As the great ethicist Stan Lee taught us, “With great power there must also come — great responsibility!”

FILED UNDER: Uncategorized, , , , , , , , , , , ,
James Joyner
About James Joyner
James Joyner is Professor and Department Head of Security Studies at Marine Corps University's Command and Staff College. He's a former Army officer and Desert Storm veteran. Views expressed here are his own. Follow James on Twitter @DrJJoyner.

Comments

  1. chsw says:

    I think that Drezner’s formulation is the reason why the liberals and socialists in poli-sci kicked him out of the U of Chicago.

  2. Matthew Stinson says:

    What I’m getting out of this debate is that Greenwald et. al are pushing for a normative foreign policy, the specific goals of which sound and feel like neoisolationism. And by talking about a need for normative (Jeffersonian?) approaches, the neoisos on the left* seemingly ignore that one of the chief problems with neoconservatism was ITS normative, end-of-history-bringing nature, which radically distinguishes itself from the FPC, which has been mostly non-normative since Reinhold Niebuhr and others formulated the realist foreign policy consensus of the postwar era.

    The FPC realists believe that sometimes that vital national interests necessitate wars, but many wars are not in our vital national interests. They don’t oppose war as much as Greenwald would like, nor do they support war as much as Greenwald claims. Brent Scowcroft remains one of the most high-profile faces of the FPC, and it’s utterly bizarre to see him and public servants of like mind stand accused of being bloodlust-filled baby-killers.

    We should also go back to why Niebuhr, no matter how liberal he was in his domestic politics, advocated a non-normative approach: because the isolationist turn after the ugliness of World War I left us without the will to face Hitler when we should have, and because the threat of Soviet expansion could not be dealt with adequately by Jeffersonian means alone. Yet Niebuhr’s realpolitik would NOT have embraced the war in Iraq, much as the vast majority of realist scholars in IR opposed the war, since the specter of overwhelming strategic threat did not exist in Saddam’s case.

    If the FPC can be criticized for anything, it’s not bloodthirstiness but the fact that that the paradigm it adopted during the Cold War is badly outdated today. The US faces many regional strategic threats in which its role as an offshore balancer — note that the excerpts from Greenwald posted by Dr. Drezner seemingly reject the projection of power necessary for this role — can both ensure regional peace and systemic peace, yet there is no single threat to the US as substantial as the Soviets and no rising power as dangerous as Hitler, regardless of how often we — and the neconservatives — project Hitler onto the faces of Saddam, Milosevic, and others. The failure of the FPC to shift paradigms, Kuhn-style, at the end of the Cold War was evident in the myriad refrains of “this was so much easier when the Soviets were around” heard during the Clinton administration.
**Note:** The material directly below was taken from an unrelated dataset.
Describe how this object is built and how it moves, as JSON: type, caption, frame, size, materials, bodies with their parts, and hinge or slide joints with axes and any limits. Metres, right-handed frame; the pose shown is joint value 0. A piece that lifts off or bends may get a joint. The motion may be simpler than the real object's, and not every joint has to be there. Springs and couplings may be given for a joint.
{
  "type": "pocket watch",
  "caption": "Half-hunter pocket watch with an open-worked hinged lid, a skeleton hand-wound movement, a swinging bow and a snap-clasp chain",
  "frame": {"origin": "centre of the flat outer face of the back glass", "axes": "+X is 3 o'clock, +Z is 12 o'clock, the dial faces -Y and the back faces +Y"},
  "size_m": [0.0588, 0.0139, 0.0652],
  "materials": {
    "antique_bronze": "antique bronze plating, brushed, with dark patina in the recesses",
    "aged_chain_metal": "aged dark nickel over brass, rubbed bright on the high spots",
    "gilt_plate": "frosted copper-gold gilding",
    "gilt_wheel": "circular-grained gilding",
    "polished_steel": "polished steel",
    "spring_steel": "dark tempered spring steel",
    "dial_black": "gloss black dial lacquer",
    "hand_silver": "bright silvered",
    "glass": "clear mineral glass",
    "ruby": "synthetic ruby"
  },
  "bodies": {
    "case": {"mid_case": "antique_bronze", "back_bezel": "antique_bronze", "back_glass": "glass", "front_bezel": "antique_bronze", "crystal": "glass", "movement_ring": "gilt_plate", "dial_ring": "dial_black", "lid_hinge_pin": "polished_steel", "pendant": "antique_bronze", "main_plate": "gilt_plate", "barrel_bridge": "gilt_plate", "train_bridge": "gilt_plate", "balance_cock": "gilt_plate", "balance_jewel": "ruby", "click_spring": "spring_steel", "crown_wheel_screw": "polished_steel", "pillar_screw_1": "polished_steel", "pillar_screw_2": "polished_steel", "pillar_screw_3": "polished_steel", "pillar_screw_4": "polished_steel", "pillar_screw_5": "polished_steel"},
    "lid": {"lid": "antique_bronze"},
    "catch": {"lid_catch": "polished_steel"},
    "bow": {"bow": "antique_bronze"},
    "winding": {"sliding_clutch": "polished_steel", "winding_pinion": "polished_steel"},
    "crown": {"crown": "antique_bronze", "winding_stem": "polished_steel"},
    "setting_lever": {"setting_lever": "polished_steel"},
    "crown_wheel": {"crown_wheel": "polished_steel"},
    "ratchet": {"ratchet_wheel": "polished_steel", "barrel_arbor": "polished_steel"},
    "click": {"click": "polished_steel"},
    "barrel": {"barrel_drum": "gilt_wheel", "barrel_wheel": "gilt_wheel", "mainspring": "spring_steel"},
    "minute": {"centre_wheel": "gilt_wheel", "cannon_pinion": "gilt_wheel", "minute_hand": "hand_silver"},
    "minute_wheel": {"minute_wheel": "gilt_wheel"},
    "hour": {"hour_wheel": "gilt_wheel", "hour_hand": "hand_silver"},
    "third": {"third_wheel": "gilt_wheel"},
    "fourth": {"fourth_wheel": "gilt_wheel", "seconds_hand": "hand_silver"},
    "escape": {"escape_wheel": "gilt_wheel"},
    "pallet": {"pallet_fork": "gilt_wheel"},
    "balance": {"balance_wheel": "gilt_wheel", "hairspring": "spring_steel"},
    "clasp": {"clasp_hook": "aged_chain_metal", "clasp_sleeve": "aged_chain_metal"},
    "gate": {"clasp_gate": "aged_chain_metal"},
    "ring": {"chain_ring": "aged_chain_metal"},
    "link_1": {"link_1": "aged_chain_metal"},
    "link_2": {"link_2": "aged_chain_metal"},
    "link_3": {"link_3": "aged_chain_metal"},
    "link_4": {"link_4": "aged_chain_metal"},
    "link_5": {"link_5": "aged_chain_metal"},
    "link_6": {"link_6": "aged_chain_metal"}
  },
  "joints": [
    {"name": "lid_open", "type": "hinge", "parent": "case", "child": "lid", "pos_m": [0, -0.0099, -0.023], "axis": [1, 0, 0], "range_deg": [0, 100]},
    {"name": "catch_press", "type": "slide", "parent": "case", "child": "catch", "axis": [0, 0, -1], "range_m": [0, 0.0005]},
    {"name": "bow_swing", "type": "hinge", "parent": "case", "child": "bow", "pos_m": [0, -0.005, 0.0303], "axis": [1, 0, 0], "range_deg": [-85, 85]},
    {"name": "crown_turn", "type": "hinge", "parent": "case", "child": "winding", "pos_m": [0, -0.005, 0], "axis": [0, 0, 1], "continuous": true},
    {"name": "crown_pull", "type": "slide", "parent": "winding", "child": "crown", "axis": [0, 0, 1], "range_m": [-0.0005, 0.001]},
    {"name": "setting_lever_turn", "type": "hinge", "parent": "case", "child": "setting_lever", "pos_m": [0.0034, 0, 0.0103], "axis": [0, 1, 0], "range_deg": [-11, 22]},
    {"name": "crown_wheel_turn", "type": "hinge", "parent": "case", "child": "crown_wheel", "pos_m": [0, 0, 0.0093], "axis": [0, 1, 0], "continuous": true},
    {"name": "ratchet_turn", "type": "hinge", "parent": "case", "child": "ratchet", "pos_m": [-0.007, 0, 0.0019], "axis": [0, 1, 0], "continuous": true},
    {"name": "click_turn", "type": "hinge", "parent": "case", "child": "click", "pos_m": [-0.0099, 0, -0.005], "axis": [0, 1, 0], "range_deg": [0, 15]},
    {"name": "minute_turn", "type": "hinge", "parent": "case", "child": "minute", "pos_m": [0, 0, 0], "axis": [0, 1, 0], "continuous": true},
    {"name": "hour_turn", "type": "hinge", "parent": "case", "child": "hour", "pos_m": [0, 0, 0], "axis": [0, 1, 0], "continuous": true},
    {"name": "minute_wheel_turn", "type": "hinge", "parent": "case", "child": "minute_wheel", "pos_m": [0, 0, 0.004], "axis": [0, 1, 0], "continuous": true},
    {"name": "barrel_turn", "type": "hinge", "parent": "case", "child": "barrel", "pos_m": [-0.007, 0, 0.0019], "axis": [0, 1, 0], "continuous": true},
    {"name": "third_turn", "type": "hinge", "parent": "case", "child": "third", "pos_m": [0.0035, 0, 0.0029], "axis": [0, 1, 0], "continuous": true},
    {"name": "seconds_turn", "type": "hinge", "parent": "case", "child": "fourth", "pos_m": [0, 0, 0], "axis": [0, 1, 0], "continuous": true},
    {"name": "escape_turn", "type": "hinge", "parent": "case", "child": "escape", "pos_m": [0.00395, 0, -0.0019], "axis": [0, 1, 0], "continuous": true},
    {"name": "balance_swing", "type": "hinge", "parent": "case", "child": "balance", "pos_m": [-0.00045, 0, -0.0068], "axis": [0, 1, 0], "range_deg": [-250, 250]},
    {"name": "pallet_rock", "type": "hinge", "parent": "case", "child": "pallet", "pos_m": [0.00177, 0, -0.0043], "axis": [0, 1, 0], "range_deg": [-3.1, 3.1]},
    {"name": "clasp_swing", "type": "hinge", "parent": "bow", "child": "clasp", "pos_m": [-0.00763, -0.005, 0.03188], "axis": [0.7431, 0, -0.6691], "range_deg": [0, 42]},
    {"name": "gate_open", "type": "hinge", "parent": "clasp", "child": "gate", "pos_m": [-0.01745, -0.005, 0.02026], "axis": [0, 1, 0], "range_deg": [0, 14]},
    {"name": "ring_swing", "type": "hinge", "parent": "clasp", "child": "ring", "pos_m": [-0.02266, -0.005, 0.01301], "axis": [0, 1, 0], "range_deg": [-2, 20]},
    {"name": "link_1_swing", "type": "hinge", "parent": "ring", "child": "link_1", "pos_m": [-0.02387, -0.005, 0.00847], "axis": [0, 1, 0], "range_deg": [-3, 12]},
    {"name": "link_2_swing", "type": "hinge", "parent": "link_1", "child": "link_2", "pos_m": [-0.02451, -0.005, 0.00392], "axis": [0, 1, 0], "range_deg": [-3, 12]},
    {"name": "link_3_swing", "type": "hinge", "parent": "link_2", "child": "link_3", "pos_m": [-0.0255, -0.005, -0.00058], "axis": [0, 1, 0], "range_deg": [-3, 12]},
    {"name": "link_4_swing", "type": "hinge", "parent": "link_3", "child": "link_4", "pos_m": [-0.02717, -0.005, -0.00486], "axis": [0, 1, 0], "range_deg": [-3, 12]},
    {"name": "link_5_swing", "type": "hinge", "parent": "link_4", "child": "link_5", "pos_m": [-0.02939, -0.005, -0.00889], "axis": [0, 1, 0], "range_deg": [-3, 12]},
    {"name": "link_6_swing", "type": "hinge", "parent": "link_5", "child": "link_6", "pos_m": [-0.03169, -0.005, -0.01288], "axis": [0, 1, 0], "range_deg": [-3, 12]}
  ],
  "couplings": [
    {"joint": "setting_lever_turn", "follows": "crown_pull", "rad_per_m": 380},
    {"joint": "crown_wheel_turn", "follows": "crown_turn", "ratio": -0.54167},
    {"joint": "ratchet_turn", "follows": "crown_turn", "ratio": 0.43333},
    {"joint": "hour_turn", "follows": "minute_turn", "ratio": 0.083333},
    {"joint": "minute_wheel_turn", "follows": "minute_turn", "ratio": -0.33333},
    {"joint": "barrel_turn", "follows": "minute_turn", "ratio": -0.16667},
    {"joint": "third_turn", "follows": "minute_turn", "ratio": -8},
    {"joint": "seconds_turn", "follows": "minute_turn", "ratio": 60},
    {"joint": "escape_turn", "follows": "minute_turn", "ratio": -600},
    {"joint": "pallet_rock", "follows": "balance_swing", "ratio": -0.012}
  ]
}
    In the end, calculating our strategic positioning and tactical interventions based on the old paradigm is unworkable, just as adopting neoisolationism after Iraq is undesirable. Greenwald isn’t working to fix the system but to make it broken in a different way.

    The above having been said, I take minor issue with James writing “Conversely, Realists tend to think war to … deprive a hostile state of nuclear weapons … [is] morally justified.” Not all realists feel this way. Stephen Walt, who will always be thought of as “Of Walt and Mearsheimer vs. the Israeli Lobby” fame, was once more infamous for making a realist case for global nuclear proliferation after the end of the Cold War.

    * Of course, old-school isolationists at The American Conservative and Antiwar.com have made this “Trotsky neocon” criticism for years.

    (FWIW, I meant to post this comment on Drezner’s site but his anti-spam protection has blacklisted Chinese ADSL accounts. Fun stuff.)